PROBLEM DESCRIPTION: Your task is to copy the lines between the line containing "hide_parts(node)" and the line containing "self.count = 0", counting both of those lines, and to emit nothing more.

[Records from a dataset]
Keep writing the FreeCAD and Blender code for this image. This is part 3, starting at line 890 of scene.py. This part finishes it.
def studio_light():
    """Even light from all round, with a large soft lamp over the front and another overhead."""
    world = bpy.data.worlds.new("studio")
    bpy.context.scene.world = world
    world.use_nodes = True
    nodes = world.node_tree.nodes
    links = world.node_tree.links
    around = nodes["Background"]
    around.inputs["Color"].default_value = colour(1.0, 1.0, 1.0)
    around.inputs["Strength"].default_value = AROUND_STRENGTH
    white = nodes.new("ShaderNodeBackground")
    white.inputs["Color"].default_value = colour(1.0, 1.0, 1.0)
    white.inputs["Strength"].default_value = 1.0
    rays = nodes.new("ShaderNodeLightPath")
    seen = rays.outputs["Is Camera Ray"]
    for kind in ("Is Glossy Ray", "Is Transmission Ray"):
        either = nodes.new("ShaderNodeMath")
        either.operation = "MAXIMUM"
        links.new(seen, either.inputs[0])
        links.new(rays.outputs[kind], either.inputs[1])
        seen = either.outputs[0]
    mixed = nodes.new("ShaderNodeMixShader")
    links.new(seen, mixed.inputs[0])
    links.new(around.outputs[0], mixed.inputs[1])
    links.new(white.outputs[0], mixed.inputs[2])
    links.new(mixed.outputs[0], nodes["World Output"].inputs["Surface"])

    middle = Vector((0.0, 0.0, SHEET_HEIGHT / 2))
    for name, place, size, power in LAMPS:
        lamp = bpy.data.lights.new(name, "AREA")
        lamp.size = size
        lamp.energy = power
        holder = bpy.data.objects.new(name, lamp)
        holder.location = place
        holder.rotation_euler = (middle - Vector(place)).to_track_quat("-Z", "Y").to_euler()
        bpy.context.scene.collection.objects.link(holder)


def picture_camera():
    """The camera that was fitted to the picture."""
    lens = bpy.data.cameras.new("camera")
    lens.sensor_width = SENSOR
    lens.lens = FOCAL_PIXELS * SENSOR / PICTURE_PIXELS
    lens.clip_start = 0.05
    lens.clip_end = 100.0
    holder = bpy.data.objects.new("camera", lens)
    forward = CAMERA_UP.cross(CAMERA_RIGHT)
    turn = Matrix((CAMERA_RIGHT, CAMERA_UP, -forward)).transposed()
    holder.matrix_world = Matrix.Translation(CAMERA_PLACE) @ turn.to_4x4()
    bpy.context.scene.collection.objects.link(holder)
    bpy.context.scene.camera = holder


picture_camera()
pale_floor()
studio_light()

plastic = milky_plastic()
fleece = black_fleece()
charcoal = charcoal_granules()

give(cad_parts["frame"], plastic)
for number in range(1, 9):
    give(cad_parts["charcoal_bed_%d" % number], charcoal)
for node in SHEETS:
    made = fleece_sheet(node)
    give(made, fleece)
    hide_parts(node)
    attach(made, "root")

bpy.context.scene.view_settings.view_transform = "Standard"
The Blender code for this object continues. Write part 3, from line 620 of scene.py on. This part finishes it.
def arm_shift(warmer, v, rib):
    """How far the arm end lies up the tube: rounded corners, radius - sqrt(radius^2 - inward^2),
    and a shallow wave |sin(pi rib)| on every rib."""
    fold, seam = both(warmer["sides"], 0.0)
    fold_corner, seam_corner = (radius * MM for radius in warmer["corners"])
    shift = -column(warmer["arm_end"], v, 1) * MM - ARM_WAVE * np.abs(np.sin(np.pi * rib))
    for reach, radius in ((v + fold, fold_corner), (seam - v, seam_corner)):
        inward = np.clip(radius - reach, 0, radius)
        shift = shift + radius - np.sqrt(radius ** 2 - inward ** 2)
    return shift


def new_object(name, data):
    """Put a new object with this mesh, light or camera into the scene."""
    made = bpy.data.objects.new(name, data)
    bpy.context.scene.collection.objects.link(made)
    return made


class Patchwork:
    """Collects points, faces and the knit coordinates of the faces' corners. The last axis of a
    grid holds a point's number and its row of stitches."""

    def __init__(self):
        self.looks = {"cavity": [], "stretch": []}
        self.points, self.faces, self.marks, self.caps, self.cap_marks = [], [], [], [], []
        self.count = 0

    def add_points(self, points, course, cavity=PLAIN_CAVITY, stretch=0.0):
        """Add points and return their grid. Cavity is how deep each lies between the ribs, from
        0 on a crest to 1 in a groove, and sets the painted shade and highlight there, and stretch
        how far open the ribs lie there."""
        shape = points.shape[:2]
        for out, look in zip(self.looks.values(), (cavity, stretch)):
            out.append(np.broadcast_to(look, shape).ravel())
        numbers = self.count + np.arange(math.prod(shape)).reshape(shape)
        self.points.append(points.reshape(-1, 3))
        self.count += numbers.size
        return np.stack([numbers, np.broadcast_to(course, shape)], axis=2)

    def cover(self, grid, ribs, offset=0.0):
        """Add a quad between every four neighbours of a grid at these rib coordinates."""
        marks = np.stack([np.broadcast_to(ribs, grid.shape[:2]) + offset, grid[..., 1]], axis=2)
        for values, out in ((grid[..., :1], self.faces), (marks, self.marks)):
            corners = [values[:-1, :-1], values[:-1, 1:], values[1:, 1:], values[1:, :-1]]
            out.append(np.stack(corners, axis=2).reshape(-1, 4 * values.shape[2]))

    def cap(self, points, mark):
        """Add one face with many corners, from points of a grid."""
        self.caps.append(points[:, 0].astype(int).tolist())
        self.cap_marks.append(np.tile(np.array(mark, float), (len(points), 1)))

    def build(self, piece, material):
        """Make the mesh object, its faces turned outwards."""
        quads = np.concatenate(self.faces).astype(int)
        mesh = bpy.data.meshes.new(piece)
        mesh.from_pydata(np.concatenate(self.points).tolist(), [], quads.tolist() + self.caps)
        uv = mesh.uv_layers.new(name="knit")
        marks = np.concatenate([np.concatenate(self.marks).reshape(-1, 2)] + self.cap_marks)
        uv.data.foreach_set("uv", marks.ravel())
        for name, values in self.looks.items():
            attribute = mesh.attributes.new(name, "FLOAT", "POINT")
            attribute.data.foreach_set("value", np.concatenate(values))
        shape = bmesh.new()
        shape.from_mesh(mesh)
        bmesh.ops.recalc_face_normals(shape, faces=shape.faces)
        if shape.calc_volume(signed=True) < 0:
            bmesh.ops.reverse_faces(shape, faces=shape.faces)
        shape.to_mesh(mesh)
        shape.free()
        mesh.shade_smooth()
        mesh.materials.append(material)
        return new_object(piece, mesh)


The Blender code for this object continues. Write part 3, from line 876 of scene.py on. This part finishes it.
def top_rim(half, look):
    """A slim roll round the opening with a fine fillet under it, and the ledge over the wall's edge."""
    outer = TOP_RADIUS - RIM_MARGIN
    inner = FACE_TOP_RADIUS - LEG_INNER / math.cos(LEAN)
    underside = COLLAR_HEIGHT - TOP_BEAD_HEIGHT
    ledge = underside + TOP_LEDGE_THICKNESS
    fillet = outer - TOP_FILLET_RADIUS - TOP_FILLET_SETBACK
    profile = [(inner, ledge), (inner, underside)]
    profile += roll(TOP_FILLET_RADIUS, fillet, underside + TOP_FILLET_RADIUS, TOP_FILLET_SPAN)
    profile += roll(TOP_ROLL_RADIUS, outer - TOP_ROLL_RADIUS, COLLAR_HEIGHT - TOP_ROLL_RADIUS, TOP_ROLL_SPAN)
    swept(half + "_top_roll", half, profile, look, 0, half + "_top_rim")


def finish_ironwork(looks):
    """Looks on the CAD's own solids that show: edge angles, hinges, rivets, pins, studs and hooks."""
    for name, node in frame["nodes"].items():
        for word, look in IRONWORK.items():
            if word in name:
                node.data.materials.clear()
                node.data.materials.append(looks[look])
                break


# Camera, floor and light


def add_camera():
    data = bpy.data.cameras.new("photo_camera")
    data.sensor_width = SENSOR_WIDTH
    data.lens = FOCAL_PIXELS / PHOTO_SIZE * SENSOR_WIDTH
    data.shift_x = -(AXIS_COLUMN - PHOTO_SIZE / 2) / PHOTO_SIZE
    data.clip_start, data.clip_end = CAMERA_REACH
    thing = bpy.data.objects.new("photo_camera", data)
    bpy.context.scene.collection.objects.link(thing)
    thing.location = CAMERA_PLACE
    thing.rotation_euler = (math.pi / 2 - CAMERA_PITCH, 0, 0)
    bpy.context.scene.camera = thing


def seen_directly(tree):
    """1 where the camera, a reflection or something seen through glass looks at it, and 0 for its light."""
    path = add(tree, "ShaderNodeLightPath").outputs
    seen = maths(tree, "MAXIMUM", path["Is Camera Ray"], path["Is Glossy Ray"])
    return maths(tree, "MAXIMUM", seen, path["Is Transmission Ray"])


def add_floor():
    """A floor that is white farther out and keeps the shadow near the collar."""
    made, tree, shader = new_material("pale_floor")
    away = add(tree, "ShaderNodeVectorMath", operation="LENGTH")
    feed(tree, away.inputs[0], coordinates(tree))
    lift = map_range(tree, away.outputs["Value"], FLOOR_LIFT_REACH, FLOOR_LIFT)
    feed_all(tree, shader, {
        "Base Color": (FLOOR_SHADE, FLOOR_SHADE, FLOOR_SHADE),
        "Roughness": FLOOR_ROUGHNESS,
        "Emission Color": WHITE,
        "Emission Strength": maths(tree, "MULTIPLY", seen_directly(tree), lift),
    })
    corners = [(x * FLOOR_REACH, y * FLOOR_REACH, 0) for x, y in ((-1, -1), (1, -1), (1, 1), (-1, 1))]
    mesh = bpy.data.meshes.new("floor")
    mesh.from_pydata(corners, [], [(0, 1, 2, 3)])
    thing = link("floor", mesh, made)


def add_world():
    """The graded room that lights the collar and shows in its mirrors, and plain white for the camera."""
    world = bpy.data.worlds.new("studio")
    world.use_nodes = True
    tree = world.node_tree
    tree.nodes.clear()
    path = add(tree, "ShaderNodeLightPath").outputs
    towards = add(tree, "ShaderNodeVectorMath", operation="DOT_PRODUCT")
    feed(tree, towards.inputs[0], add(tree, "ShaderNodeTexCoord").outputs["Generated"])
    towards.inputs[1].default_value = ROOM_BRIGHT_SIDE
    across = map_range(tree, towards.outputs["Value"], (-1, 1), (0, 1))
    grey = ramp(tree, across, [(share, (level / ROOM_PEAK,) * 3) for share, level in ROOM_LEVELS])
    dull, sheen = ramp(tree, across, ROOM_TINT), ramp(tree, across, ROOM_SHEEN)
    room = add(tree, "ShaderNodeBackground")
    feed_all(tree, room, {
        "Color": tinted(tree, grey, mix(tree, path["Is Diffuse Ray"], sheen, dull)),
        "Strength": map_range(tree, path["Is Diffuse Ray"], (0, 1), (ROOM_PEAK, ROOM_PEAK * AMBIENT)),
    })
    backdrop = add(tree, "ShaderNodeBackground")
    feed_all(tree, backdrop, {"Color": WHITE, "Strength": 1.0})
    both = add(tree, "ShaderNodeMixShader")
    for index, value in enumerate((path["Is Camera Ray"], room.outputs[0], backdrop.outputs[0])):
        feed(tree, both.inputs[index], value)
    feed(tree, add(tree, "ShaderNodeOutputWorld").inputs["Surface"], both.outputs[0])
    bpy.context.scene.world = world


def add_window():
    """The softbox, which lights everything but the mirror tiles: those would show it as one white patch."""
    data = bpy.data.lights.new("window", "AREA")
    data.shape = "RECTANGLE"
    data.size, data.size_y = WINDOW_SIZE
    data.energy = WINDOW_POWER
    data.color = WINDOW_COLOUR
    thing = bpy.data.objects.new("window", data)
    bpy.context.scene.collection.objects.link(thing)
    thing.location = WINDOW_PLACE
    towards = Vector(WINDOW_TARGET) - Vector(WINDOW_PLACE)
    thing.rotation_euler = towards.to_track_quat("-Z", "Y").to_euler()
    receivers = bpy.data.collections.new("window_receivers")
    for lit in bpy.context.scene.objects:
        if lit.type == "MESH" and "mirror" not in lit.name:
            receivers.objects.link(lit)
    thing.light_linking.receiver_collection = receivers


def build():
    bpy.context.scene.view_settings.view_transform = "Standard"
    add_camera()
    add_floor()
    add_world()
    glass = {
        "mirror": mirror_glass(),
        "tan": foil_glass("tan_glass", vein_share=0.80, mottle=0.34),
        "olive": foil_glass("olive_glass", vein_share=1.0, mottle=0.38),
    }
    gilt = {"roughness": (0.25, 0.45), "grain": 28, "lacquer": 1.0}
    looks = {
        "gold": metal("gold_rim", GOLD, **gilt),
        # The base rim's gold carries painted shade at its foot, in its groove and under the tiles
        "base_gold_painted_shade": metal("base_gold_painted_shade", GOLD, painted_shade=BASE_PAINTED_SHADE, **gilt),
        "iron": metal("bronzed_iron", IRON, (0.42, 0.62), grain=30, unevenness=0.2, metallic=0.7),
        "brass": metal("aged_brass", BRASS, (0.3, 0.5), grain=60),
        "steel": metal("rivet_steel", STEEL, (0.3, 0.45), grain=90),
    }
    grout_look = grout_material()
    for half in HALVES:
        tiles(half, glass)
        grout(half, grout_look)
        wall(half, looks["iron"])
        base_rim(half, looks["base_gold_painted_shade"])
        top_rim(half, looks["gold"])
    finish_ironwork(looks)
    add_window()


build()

EXERCISE RESPONSE:
    hide_parts(node)
    attach(made, "root")

bpy.context.scene.view_settings.view_transform = "Standard"
The Blender code for this object continues. Write part 3, from line 620 of scene.py on. This part finishes it.
def arm_shift(warmer, v, rib):
    """How far the arm end lies up the tube: rounded corners, radius - sqrt(radius^2 - inward^2),
    and a shallow wave |sin(pi rib)| on every rib."""
    fold, seam = both(warmer["sides"], 0.0)
    fold_corner, seam_corner = (radius * MM for radius in warmer["corners"])
    shift = -column(warmer["arm_end"], v, 1) * MM - ARM_WAVE * np.abs(np.sin(np.pi * rib))
    for reach, radius in ((v + fold, fold_corner), (seam - v, seam_corner)):
        inward = np.clip(radius - reach, 0, radius)
        shift = shift + radius - np.sqrt(radius ** 2 - inward ** 2)
    return shift


def new_object(name, data):
    """Put a new object with this mesh, light or camera into the scene."""
    made = bpy.data.objects.new(name, data)
    bpy.context.scene.collection.objects.link(made)
    return made


class Patchwork:
    """Collects points, faces and the knit coordinates of the faces' corners. The last axis of a
    grid holds a point's number and its row of stitches."""

    def __init__(self):
        self.looks = {"cavity": [], "stretch": []}
        self.points, self.faces, self.marks, self.caps, self.cap_marks = [], [], [], [], []
        self.count = 0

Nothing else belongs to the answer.